Can I use a paint sprayer for exterior work on a home this size? Yes, and it's often faster than rolling for a large modern home with flat facades. You'll need to mask all windows, doors, trim, and adjacent surfaces thoroughly. Expect 15–20% more paint consumption with a sprayer compared to rolling.

How does wall height affect paint quantity more than square footage? Square footage is a floor area measurement that doesn't directly translate to wall area. A two-story modern home with 20-ft walls will have significantly more paintable surface than a single-story ranch at the same floor footprint.

What if my home has gable ends? Gable triangles add wall area the perimeter-times-height formula doesn't capture. Measure each gable's base and height, calculate the triangle area (base × height ÷ 2), and add those square footages before dividing by 350.

How many coats does exterior paint typically need? Two coats are standard for a repaint over existing sound paint.
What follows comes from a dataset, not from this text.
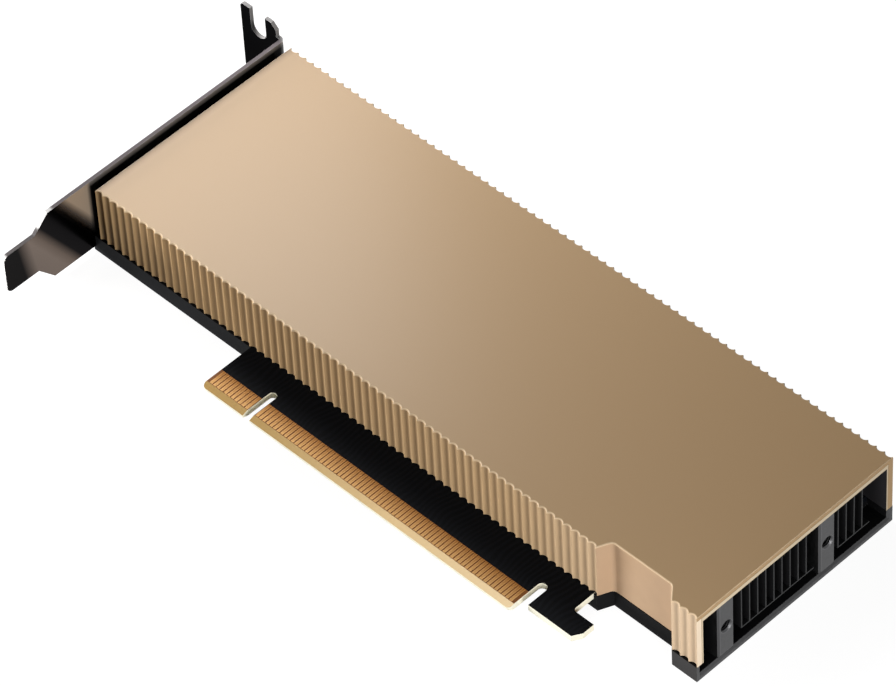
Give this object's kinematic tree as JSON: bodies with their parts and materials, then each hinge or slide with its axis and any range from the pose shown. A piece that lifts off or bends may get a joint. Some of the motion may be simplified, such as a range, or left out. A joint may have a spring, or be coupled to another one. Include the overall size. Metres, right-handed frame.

Going from a dark color to a light one, or painting bare wood or fresh stucco, may require three coats or a dedicated primer coat first.

Does paint brand affect the gallon count? Coverage per gallon varies by formulation. The calculator's 350 sq ft/gallon is a safe baseline for most premium exterior paints. Always check the coverage on the product data sheet and use that number if it differs.